=== Supplied material ===

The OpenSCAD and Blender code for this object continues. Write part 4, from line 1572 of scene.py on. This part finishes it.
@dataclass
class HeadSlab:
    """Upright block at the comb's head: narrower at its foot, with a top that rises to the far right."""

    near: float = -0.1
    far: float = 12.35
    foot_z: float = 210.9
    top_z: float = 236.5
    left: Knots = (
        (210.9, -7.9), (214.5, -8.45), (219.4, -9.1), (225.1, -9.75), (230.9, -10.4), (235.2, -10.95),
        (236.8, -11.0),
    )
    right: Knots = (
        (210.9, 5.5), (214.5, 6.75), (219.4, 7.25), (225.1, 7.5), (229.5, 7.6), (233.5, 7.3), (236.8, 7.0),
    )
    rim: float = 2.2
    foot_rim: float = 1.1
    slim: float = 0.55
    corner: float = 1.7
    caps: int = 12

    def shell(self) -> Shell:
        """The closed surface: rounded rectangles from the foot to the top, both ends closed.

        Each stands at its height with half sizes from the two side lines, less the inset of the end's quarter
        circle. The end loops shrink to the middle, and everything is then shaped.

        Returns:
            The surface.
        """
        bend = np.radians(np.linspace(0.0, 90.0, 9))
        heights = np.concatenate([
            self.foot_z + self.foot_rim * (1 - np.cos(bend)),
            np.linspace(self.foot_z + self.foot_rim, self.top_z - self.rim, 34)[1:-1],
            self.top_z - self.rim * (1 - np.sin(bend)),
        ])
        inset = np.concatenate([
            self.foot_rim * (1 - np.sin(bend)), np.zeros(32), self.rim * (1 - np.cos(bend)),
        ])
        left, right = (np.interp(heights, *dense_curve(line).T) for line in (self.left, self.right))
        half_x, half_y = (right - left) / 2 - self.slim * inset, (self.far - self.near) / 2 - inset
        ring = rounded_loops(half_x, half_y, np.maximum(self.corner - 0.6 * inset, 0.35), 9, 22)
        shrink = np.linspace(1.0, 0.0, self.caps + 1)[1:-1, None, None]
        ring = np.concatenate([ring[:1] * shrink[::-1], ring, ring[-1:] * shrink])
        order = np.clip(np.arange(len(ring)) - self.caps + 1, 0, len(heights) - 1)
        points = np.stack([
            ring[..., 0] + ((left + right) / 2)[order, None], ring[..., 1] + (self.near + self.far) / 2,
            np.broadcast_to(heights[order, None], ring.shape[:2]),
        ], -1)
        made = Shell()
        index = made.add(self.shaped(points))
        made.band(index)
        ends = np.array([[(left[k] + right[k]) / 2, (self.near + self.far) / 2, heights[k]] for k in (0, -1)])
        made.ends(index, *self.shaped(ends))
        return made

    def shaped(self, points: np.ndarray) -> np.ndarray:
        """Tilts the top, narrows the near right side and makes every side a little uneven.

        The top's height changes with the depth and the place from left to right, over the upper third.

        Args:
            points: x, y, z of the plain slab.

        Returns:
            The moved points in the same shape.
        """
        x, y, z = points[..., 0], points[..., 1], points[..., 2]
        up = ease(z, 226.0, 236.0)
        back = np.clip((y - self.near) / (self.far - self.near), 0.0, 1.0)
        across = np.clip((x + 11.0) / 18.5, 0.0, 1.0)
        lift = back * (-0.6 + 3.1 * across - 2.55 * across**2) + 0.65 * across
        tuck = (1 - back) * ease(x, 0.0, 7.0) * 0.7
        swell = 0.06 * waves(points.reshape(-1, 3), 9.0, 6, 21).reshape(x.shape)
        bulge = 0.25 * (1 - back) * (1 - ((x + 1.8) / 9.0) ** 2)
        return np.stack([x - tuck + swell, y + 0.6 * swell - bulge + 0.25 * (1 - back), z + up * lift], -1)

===
=== Supplied material ===

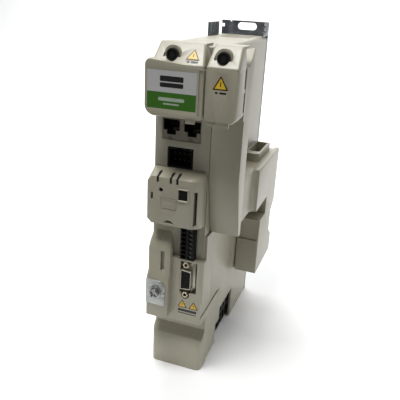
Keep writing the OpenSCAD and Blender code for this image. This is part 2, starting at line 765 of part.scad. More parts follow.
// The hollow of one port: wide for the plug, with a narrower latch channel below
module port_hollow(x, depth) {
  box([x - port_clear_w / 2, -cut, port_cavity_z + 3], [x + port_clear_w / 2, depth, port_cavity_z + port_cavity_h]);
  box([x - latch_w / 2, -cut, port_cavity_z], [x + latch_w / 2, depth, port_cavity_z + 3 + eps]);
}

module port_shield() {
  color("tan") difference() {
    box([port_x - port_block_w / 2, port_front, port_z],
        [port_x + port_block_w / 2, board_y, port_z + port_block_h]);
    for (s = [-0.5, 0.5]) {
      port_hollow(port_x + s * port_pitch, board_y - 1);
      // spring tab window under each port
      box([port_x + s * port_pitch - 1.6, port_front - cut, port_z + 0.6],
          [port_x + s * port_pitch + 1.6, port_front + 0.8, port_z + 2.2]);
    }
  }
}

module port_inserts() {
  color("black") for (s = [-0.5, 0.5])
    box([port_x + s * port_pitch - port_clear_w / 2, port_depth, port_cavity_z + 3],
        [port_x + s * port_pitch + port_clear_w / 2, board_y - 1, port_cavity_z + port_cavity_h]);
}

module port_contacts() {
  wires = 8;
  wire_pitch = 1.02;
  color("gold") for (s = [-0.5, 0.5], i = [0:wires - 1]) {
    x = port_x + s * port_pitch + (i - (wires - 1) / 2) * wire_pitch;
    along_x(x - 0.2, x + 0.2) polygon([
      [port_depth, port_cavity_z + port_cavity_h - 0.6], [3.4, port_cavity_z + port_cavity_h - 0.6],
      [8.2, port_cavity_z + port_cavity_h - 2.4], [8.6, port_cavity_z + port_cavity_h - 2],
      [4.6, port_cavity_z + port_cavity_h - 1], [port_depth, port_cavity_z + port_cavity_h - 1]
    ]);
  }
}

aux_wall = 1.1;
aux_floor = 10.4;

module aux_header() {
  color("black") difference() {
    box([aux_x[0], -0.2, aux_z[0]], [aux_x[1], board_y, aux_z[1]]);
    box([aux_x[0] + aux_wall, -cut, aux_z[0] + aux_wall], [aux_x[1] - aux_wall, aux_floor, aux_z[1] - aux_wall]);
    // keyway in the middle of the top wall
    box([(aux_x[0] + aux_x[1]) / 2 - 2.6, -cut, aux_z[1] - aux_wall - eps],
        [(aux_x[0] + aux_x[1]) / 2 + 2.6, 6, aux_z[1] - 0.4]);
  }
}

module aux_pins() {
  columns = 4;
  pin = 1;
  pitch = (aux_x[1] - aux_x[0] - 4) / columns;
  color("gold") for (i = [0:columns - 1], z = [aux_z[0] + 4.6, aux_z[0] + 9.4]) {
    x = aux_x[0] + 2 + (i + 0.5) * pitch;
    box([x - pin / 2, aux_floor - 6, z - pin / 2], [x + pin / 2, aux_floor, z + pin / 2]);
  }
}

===

### What is expected
Transcribe nothing but the lines from the line with "The OpenSCAD and Blender code for this object" through the line with "circle. The end", reproducing each exactly.

### Answer for this exercise
The OpenSCAD and Blender code for this object continues. Write part 4, from line 1572 of scene.py on. This part finishes it.
@dataclass
class HeadSlab:
    """Upright block at the comb's head: narrower at its foot, with a top that rises to the far right."""

    near: float = -0.1
    far: float = 12.35
    foot_z: float = 210.9
    top_z: float = 236.5
    left: Knots = (
        (210.9, -7.9), (214.5, -8.45), (219.4, -9.1), (225.1, -9.75), (230.9, -10.4), (235.2, -10.95),
        (236.8, -11.0),
    )
    right: Knots = (
        (210.9, 5.5), (214.5, 6.75), (219.4, 7.25), (225.1, 7.5), (229.5, 7.6), (233.5, 7.3), (236.8, 7.0),
    )
    rim: float = 2.2
    foot_rim: float = 1.1
    slim: float = 0.55
    corner: float = 1.7
    caps: int = 12

    def shell(self) -> Shell:
        """The closed surface: rounded rectangles from the foot to the top, both ends closed.

        Each stands at its height with half sizes from the two side lines, less the inset of the end's quarter
        circle. The end loops shrink to the middle, and everything is then shaped.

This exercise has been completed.